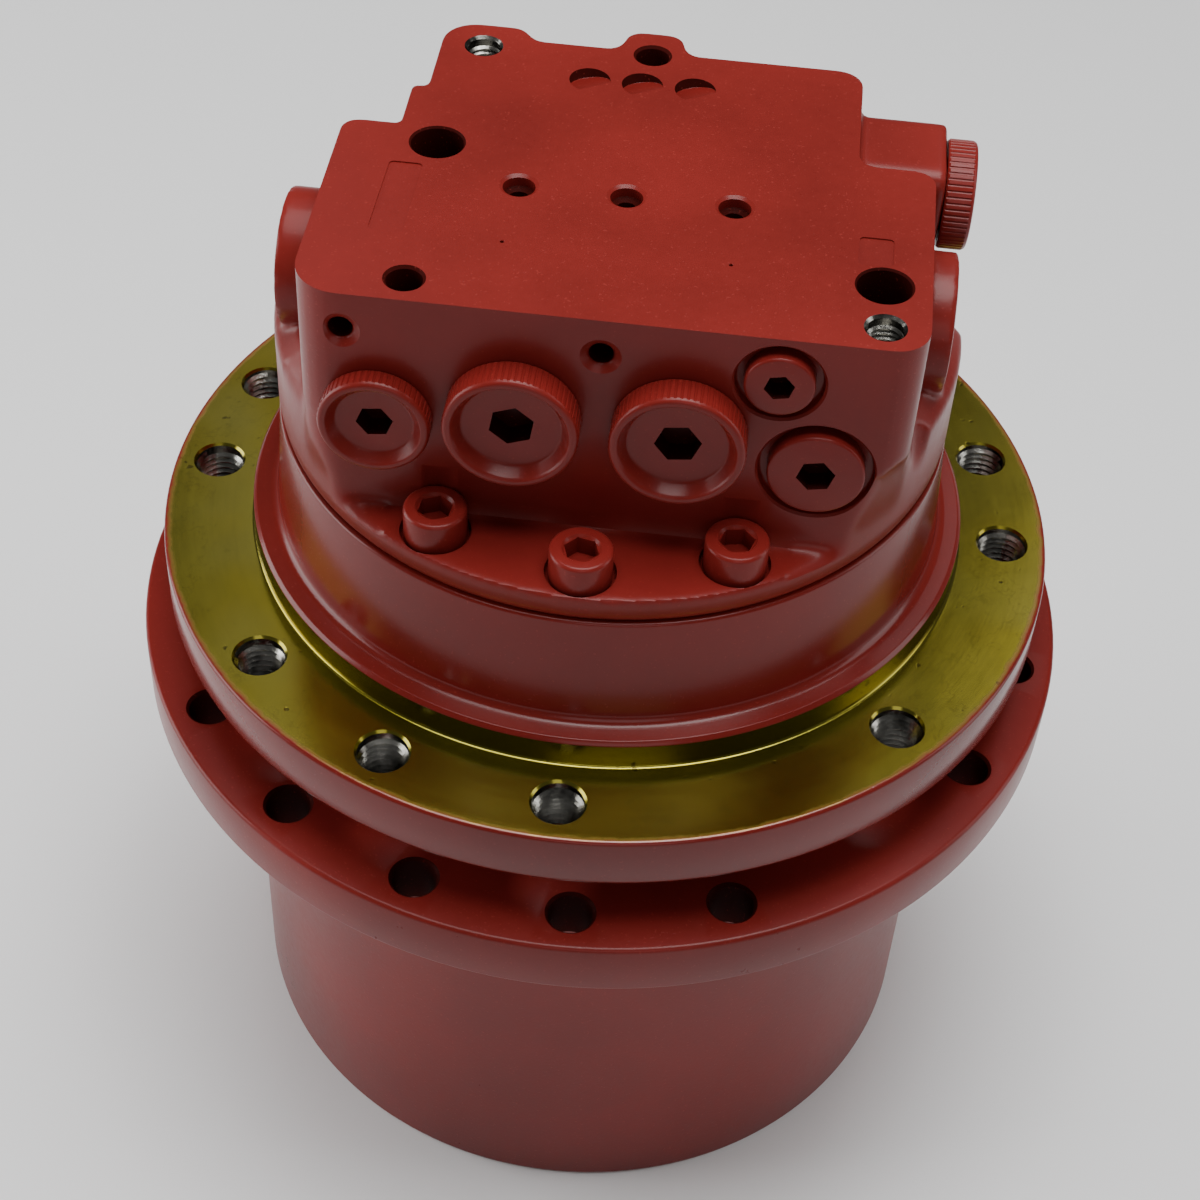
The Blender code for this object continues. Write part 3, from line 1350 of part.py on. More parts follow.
def flush_plugs():
    return (
        ("small_hex_plug", SMALL_PLUG_X, SMALL_PLUG_Z, SMALL_PLUG_R),
        ("large_hex_plug", LARGE_PLUG_X, LARGE_PLUG_Z, LARGE_PLUG_R),
    )


def make_plugs():
    for name, x in (("port_plug_a", PORT_MIDDLE_X + PORT_X), ("port_plug_b", PORT_MIDDLE_X - PORT_X)):
        seat = (x, BODY_FRONT, PORT_Z)
        make_ribbed_plug(name, PORT_HEAD_R, PORT_HEAD_T, PORT_BORE_R, seat, (0, -1, 0))
    seat = (DRAIN_X, BODY_FRONT, DRAIN_Z)
    make_ribbed_plug("drain_port_plug", DRAIN_HEAD_R, DRAIN_HEAD_T, DRAIN_BORE_R, seat, (0, -1, 0))
    seat = (PILOT_BOSS_END, PILOT_Y, PILOT_Z)
    make_ribbed_plug("pilot_port_plug", PILOT_HEAD_R, PILOT_HEAD_T, DRAIN_BORE_R, seat, (1, 0, 0))
    sizes = {"small_hex_plug": SMALL_PLUG_HEX_R, "large_hex_plug": LARGE_PLUG_HEX_R}
    for name, x, z, radius in flush_plugs():
        inward = Vector((0, 1, 0))
        face = Vector((x, BODY_FRONT - FLUSH_PLUG_PROUD, z))
        head_l = FLUSH_PLUG_PROUD + FLUSH_PLUG_RECESS - SEAT_GAP
        plug = cylinder(name, radius, head_l, face + inward * head_l / 2, inward, MID_STEPS, PARTS)
        length = FLUSH_PLUG_PROUD + FLUSH_PLUG_L
        thread_l = length - head_l + OVERRUN
        centre = face + inward * (length - thread_l / 2)
        thread = cylinder(f"{name}_thread", radius - FLUSH_PLUG_NECK, thread_l, centre, inward, SMALL_STEPS)
        boolean(plug, [thread], "UNION")
        boolean(plug, [hex_socket(f"{name}_hex", sizes[name], face, inward, length / 2)])
        give_finish(smooth(plug), "red_paint")
    for end, name in ((SPOOL_BOSS_LEFT, "left"), (SPOOL_BOSS_RIGHT, "right")):
        outward = Vector((-1, 0, 0)) if end < 0 else Vector((1, 0, 0))
        mouth = Vector((end, SPOOL_Y, SPOOL_Z))
        length = SPOOL_CAP_L - SEAT_GAP
        centre = mouth - outward * length / 2
        radius = SPOOL_CAP_R - THREAD_GAP
        cap = cylinder(f"spool_cap_{name}", radius, length, centre, -outward, SMALL_STEPS, PARTS)
        socket = hex_socket(f"spool_cap_hex_{name}", SPOOL_CAP_HEX_R, mouth, -outward, length / 2)
        give_finish(smooth(boolean(cap, [socket])), "red_paint")


# Counterbalance spool and springs

def spool_profile():
    """Lands and grooves from the middle out, in shares of the spool's half length."""
    half = [(SPOOL_STEM_R, SPOOL_HALF + STEM_L)]
    for i, share in enumerate(SPOOL_LAND_SHARES):
        inner, outer = (SPOOL_LAND_R, SPOOL_GROOVE_R) if i % 2 else (SPOOL_GROOVE_R, SPOOL_LAND_R)
        if i == 0:
            inner = SPOOL_STEM_R
        half += [(inner, SPOOL_HALF * share), (outer, SPOOL_HALF * share)]
    mirrored = [(r, -z) for r, z in reversed(half)]
    ends = SPOOL_HALF + STEM_L
    return [(0, ends), *half, *mirrored, (0, -ends)]


def make_spool(axis):
    spool = turned("counterbalance_spool", spool_profile(), SMALL_STEPS)
    spool.rotation_euler.y = pi / 2
    spool.location = axis.location
    ride(give_finish(smooth(spool), "ground_steel"), axis)
    start = SPOOL_HALF + SPOOL_STROKE + RUN_GAP
    for name, side, end in (("left", -1, -SPOOL_BOSS_LEFT), ("right", 1, SPOOL_BOSS_RIGHT)):
        middle = (SPOOL_BOSS_LEFT + SPOOL_BOSS_RIGHT) / 2
        first = middle * side + start
        last = end - SPOOL_CAP_L - SEAT_GAP - 2 * SPRING_WIRE_R
        curve = bpy.data.curves.new(f"spool_spring_{name}", "CURVE")
        curve.dimensions = "3D"
        curve.bevel_depth = SPRING_WIRE_R
        curve.bevel_resolution = 0
        curve.use_fill_caps = True
        spline = curve.splines.new("POLY")
        count = SPRING_TURNS * SPRING_TURN_POINTS
        spline.points.add(count)
        for i, point in enumerate(spline.points):
            along = first + SPRING_WIRE_R + (last - first) * i / count
            turn = 2 * pi * i / SPRING_TURN_POINTS
            y = SPRING_R * cos(turn)
            z = SPRING_R * sin(turn)
            point.co = (side * along, SPOOL_Y + y, SPOOL_Z + z, 1)
        spring = add_object(f"spool_spring_{name}", curve, PARTS)
        give_finish(spring, "ground_steel")


# The whole drive

def main():
    hub_axis = empty_at("hub_axis", (0, 0, 0))
    cage_axis = empty_at("cage_axis", (0, 0, 0))
    carrier_axis = empty_at("carrier_axis", (0, 0, 0))
    rotor_axis = empty_at("rotor_axis", (0, 0, 0))
    brake_axis = empty_at("brake_axis", (0, 0, BRAKE_STEP))
    spool_middle = (SPOOL_BOSS_LEFT + SPOOL_BOSS_RIGHT) / 2
    spool_axis = empty_at("spool_axis", (spool_middle, SPOOL_Y, SPOOL_Z))
    casing_axis = empty_at("casing_axis", (0, 0, 0))

    make_hub(hub_axis)
    make_end_cover(hub_axis)
    make_casing()
    make_main_bearing("upper_bearing", UPPER_BEARING_Z, 1, hub_axis, cage_axis)
    make_main_bearing("lower_bearing", LOWER_BEARING_Z, -1, hub_axis, cage_axis)
    make_ring_nut()
    make_floating_seal(hub_axis)
    make_planets(1, PLANET_1_TEETH, CENTRES_1, STAGE_1_START, STAGE_1_W, PIN_1_R, False, carrier_axis)
    make_planets(2, PLANET_2_TEETH, CENTRES_2, STAGE_2_START, STAGE_2_W, PIN_2_R, True, casing_axis)
    make_first_carrier(carrier_axis)
    make_shaft(rotor_axis)
    make_shaft_bearings()
    make_swash_plate()
    make_pistons(rotor_axis)
    make_retainer_plate(rotor_axis)
    make_cylinder_block(rotor_axis)
    make_valve_plate()
    make_brake(rotor_axis, brake_axis)
    make_valve_block()
    make_cap_screws()
    make_plugs()
    make_spool(spool_axis)
    bpy.context.view_layer.update()


main()
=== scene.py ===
# %% [markdown]
# # An excavator's final drive, dressed for its portrait
# The drive is a hydraulic motor and a planetary hub in one unit. Three forms are seen: a painted
# hub drum below, a casing with a bare machined flange in the middle, and a cast valve block on top.
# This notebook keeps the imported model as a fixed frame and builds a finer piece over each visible
# part of it, in the same place and size.

# %% Load the frame and keep its size
import json
from math import acos, atan2, cos, hypot, pi, radians, sin, tan

import bmesh
import bpy
from mathutils import Matrix, Vector


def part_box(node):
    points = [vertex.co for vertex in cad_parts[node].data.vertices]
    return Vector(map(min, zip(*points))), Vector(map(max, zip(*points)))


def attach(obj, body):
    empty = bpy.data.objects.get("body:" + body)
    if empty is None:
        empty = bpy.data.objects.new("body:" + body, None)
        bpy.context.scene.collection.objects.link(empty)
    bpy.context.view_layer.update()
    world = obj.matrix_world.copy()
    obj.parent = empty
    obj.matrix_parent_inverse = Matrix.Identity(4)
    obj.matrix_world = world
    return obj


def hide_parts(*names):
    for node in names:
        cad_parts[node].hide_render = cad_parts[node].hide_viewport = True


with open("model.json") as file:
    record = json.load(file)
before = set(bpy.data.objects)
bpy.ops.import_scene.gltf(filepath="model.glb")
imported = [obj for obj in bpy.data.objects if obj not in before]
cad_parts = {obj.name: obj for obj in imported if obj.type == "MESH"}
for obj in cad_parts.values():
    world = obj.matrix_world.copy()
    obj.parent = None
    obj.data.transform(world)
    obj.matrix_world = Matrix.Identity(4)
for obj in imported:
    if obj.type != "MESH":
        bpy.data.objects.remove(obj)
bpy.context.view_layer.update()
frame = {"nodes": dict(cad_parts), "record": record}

# %% [markdown]
# ## Tools for modelling
# Blender's operators act on whatever is selected, so each helper first clears the selection and
# picks its own object. Lengths are written in millimetres, as on a drawing, and turned to metres.

# %% Select one object, apply its place, apply a modifier
MM = 0.001


def pick(*objects):
    bpy.ops.object.select_all(action="DESELECT")
    for obj in objects:
        obj.select_set(True)
    bpy.context.view_layer.objects.active = objects[0]


def settle(obj):
    """Moves the object's place into its mesh, so the object sits at the origin."""
    pick(obj)
    bpy.ops.object.transform_apply(location=True, rotation=True, scale=True)
    return obj


def apply_modifier(obj, kind, **settings):
    pick(obj)
    modifier = obj.modifiers.new(kind.lower(), kind)
    for name, value in settings.items():
        setattr(modifier, name, value)
    bpy.ops.object.modifier_apply(modifier=modifier.name)
    return obj


# %% [markdown]
# A turned part is drawn as on a lathe: half its outline, with a fillet radius at each corner. The
# outline is then swept round Z ring by ring: a circle is extruded, moved and scaled for each point.

# %% Rounded outlines and turned pieces
def soften(corners, arc_points=4, closed=False):
    """Replaces each corner (x, y, radius) by a short arc; corners without a radius stay sharp."""
    path, count = [], len(corners)
    for i, corner in enumerate(corners):
        x, y, radius = (*corner, 0)[:3]
        inside = closed or 0 < i < count - 1
        if not radius or not inside:
            path.append((x, y))
            continue
        here = Vector((x, y))
        before = (Vector(corners[i - 1][:2]) - here).normalized()
        after = (Vector(corners[(i + 1) % count][:2]) - here).normalized()
        half = before.angle(after) / 2
        centre = here + (before + after).normalized() * radius / sin(half)
        start = here + before * radius / tan(half) - centre
        sweep = start.angle_signed(here + after * radius / tan(half) - centre)
        for step in range(arc_points + 1):
            angle = atan2(start.y, start.x) - sweep * step / arc_points
            path.append((centre.x + radius * cos(angle), centre.y + radius * sin(angle)))
    return path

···

• _Exercise requirements_:
Begin at the line containing "make_hub(hub_axis)", end at the line containing "cad_parts[node].hide_render = cad_parts[node].hide_viewport", and reproduce every line in that range exactly, both ends included.

• _Final answer_:
    make_hub(hub_axis)
    make_end_cover(hub_axis)
    make_casing()
    make_main_bearing("upper_bearing", UPPER_BEARING_Z, 1, hub_axis, cage_axis)
    make_main_bearing("lower_bearing", LOWER_BEARING_Z, -1, hub_axis, cage_axis)
    make_ring_nut()
    make_floating_seal(hub_axis)
    make_planets(1, PLANET_1_TEETH, CENTRES_1, STAGE_1_START, STAGE_1_W, PIN_1_R, False, carrier_axis)
    make_planets(2, PLANET_2_TEETH, CENTRES_2, STAGE_2_START, STAGE_2_W, PIN_2_R, True, casing_axis)
    make_first_carrier(carrier_axis)
    make_shaft(rotor_axis)
    make_shaft_bearings()
    make_swash_plate()
    make_pistons(rotor_axis)
    make_retainer_plate(rotor_axis)
    make_cylinder_block(rotor_axis)
    make_valve_plate()
    make_brake(rotor_axis, brake_axis)
    make_valve_block()
    make_cap_screws()
    make_plugs()
    make_spool(spool_axis)
    bpy.context.view_layer.update()


main()
=== scene.py ===
# %% [markdown]
# # An excavator's final drive, dressed for its portrait
# The drive is a hydraulic motor and a planetary hub in one unit. Three forms are seen: a painted
# hub drum below, a casing with a bare machined flange in the middle, and a cast valve block on top.
# This notebook keeps the imported model as a fixed frame and builds a finer piece over each visible
# part of it, in the same place and size.

# %% Load the frame and keep its size
import json
from math import acos, atan2, cos, hypot, pi, radians, sin, tan

import bmesh
import bpy
from mathutils import Matrix, Vector


def part_box(node):
    points = [vertex.co for vertex in cad_parts[node].data.vertices]
    return Vector(map(min, zip(*points))), Vector(map(max, zip(*points)))


def attach(obj, body):
    empty = bpy.data.objects.get("body:" + body)
    if empty is None:
        empty = bpy.data.objects.new("body:" + body, None)
        bpy.context.scene.collection.objects.link(empty)
    bpy.context.view_layer.update()
    world = obj.matrix_world.copy()
    obj.parent = empty
    obj.matrix_parent_inverse = Matrix.Identity(4)
    obj.matrix_world = world
    return obj


def hide_parts(*names):
    for node in names:
        cad_parts[node].hide_render = cad_parts[node].hide_viewport = True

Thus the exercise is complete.